Perspektif mobilisasi sumber daya (resources mobilization) dalam melihat teori gerakan sosial
dalam kasus PK yang
kemudian bertransformasi
menjadi PKS, menemukan
titik relevansinya. Meski demikian,
apa yang disebut oleh John D. McCarthy
dan Mayer N. Zald sebagai faktor financial atau materi dan teknologi bagi PKS, bukanlah sebuah faktor yang berdiri sendiri. Materi atau
financial atau teknologi hanyalah
sebuah sufficient condition setelah aspek sumber daya manusianya telah terpenuhi. Dan sejauh ini kiprah
mereka adalah berkonsentrasi pada
penyediaan human resources yang baik,
sehingga diharapkan, dengan sendirinya faktor materi atau financial dan teknologi akan mengikut di
belakang sumber daya manusia yang baik itu.[2]

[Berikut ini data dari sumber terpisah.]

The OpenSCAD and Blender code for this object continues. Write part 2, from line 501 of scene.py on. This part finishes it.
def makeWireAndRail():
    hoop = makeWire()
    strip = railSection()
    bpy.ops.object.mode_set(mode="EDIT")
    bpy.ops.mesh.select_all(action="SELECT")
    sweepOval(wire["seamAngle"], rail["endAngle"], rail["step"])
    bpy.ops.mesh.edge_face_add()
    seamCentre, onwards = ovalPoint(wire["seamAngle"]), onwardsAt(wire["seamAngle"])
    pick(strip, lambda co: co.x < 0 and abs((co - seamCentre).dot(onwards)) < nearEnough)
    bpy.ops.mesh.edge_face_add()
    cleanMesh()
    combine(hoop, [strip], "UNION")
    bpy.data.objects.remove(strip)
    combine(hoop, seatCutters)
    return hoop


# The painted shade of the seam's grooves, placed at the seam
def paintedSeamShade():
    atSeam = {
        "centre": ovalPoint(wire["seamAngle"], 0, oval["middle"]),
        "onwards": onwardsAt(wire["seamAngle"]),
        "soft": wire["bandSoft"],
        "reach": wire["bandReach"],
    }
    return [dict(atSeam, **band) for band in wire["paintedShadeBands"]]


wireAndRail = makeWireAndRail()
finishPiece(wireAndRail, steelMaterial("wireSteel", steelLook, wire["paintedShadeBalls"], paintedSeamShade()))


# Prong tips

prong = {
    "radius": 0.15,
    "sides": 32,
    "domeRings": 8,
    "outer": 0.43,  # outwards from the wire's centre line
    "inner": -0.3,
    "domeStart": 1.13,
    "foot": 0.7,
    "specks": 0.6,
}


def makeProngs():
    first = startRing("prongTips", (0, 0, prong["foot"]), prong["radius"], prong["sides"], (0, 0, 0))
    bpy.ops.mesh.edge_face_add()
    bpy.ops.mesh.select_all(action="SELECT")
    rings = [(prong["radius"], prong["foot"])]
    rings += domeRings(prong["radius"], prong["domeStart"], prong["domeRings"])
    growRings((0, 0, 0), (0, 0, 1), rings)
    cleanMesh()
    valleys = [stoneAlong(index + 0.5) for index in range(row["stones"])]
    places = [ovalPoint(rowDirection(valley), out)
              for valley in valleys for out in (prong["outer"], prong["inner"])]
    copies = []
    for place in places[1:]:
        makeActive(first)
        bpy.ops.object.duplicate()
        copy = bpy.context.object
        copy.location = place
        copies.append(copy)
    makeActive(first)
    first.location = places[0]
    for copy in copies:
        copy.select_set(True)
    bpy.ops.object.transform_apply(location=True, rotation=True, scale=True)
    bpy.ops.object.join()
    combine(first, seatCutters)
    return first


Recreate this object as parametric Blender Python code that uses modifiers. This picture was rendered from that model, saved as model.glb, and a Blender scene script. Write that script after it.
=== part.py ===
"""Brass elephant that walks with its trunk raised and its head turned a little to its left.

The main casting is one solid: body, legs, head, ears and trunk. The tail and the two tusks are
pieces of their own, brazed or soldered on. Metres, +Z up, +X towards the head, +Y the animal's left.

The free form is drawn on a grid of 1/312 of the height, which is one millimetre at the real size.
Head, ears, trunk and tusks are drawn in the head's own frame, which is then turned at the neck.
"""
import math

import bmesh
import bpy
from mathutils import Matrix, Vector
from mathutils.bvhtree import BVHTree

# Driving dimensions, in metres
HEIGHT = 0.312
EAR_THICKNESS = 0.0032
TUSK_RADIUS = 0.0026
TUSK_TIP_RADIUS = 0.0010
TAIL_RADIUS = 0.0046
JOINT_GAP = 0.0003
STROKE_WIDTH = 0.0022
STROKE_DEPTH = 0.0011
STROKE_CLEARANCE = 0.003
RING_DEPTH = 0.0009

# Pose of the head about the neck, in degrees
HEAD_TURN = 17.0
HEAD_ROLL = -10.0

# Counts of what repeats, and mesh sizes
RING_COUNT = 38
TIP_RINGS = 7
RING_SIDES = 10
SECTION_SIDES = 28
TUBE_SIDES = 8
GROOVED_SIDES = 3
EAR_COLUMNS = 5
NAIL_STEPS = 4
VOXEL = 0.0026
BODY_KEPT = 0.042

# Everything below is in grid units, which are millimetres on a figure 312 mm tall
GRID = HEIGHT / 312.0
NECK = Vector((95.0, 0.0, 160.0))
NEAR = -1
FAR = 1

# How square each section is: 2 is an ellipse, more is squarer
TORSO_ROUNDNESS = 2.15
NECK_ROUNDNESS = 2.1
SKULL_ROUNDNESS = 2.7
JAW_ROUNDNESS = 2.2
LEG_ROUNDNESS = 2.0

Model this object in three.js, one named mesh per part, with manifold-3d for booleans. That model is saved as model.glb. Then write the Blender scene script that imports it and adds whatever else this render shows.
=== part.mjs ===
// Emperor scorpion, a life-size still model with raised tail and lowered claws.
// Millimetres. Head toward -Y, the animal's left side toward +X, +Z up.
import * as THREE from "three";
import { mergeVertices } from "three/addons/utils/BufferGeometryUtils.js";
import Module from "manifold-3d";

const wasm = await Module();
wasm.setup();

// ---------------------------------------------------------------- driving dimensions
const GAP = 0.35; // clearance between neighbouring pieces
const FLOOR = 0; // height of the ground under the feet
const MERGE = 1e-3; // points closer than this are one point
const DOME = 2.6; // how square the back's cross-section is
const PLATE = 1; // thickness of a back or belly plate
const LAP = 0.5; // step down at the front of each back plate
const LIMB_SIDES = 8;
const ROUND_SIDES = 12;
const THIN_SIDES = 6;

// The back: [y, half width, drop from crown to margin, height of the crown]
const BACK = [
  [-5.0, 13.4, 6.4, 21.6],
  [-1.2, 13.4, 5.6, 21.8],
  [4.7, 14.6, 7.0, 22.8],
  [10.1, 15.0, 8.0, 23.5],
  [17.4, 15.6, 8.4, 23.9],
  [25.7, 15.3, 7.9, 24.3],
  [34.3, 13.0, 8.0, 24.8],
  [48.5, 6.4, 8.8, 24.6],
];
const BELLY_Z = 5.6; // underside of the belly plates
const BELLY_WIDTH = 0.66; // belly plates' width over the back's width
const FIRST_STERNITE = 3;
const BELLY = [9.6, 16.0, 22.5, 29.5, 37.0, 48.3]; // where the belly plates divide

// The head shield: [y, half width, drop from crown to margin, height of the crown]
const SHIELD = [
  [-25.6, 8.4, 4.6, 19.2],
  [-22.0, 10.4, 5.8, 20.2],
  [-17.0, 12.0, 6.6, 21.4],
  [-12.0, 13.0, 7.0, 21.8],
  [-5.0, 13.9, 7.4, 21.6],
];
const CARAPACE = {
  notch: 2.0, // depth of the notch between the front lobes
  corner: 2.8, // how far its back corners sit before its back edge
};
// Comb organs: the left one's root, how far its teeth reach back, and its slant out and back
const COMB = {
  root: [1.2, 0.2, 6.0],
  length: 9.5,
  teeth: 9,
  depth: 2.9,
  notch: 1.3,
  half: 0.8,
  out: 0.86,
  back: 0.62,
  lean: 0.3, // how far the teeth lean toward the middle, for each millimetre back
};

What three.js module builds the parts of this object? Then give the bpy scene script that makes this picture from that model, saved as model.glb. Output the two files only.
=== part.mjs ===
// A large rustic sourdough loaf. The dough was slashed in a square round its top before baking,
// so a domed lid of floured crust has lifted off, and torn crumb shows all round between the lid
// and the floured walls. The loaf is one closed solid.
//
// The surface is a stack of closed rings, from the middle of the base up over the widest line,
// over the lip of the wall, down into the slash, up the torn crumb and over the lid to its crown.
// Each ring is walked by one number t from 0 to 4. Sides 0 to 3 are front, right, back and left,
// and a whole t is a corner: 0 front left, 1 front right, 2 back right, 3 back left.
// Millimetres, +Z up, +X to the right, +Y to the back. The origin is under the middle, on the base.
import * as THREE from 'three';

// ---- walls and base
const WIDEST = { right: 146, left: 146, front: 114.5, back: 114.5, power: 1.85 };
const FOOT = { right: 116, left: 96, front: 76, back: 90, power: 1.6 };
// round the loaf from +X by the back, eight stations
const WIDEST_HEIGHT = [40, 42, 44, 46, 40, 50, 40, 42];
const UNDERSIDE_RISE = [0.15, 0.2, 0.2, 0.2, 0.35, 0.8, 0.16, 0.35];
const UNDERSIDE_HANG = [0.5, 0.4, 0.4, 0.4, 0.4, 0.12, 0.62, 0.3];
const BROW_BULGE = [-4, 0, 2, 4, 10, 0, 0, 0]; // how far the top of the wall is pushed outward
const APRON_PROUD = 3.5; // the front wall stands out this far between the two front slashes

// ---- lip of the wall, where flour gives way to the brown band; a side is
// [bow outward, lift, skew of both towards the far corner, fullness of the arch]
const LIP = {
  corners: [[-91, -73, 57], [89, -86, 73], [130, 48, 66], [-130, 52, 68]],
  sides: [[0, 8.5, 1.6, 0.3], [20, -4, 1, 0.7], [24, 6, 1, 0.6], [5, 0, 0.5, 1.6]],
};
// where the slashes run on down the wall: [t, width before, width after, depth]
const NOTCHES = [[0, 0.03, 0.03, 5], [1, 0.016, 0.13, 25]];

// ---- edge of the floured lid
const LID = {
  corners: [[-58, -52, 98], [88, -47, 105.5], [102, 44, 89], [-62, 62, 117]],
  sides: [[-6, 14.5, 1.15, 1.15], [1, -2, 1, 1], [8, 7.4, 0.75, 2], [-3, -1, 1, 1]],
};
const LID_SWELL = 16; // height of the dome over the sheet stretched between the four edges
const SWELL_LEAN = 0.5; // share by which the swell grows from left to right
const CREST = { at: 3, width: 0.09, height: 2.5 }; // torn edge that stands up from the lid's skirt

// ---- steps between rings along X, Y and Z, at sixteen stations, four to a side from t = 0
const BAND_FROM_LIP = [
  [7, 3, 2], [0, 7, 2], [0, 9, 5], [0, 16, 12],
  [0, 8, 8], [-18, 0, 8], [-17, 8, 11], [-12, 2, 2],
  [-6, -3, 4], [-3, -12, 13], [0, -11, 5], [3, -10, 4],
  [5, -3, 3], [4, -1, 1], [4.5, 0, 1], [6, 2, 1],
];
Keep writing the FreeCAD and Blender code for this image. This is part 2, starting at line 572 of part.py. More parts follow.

Inilah yang menjadi agenda utama PKS selalu partai dakwah dan partai kader,
yaitu melakukan kaderisasi. Sehingga kegiatan
PKS bukanlah hal yang spontan dan
tidak terorganisasi dan peserta gerakan
sosial itu adalah manusia-manusia yang rasional.
Seperti sebelumnya dikatakan bahwa parpol modern akan bertanggung jawah atas platform yang telah disosialisasikan sebagai janji politik pada
masyarakat saat kampanye sebelum pemilihan
umum. Maka PKS memberikan
gambaran masa depan yang jelas, visi yang kokoh, dan platform yang terarah. Tanpa
visi, para pengurus, apalagi kader
bisa confuse, bingung
dan bertanya-tanya “kita hendak kemana?”
Jadi, dengan menetapkan visi ini dimiliki arah yang jelas, direction terhadap sasaran yang hendak diraih. Sebuah
perubahan yang diusung ke arah yang lebih baik dari masa sebelumnya. PKS tidak mengharuskan bahwa perubahan itu harus terjadi seketika, mesti
berubah seiring dengan bergantinya
pemerintahan ini.
PKS
ingin perubahan itu terjadi secara gradual,
secara bertahap, namun harus tertangkap adanya will, suatu keinginan dan tekad yang
kuat untuk berubah. Kita harus bangkitkan kembali optimisme masyarakat untuk menyongsong masa depan
yang lebih cerah. Sehingga rakyat punya harapan, punya hope, yang
kemudian mampu memberikan motivasi
tinggi bagi mereka.
Haruslah
disadari oleh seluruh jajaran pengurus dan
kader-kader PKS, bahwa bagi PKS berpolitik ini adalah dalam rangka ibadah, dan bahwa dalam ibadah yang paling
penting bukanlah hasil yang
didapatkan, melainkan adalah proses yang dijalani apakah sesuai dengan tuntunan Allah dan Rasul-Nya.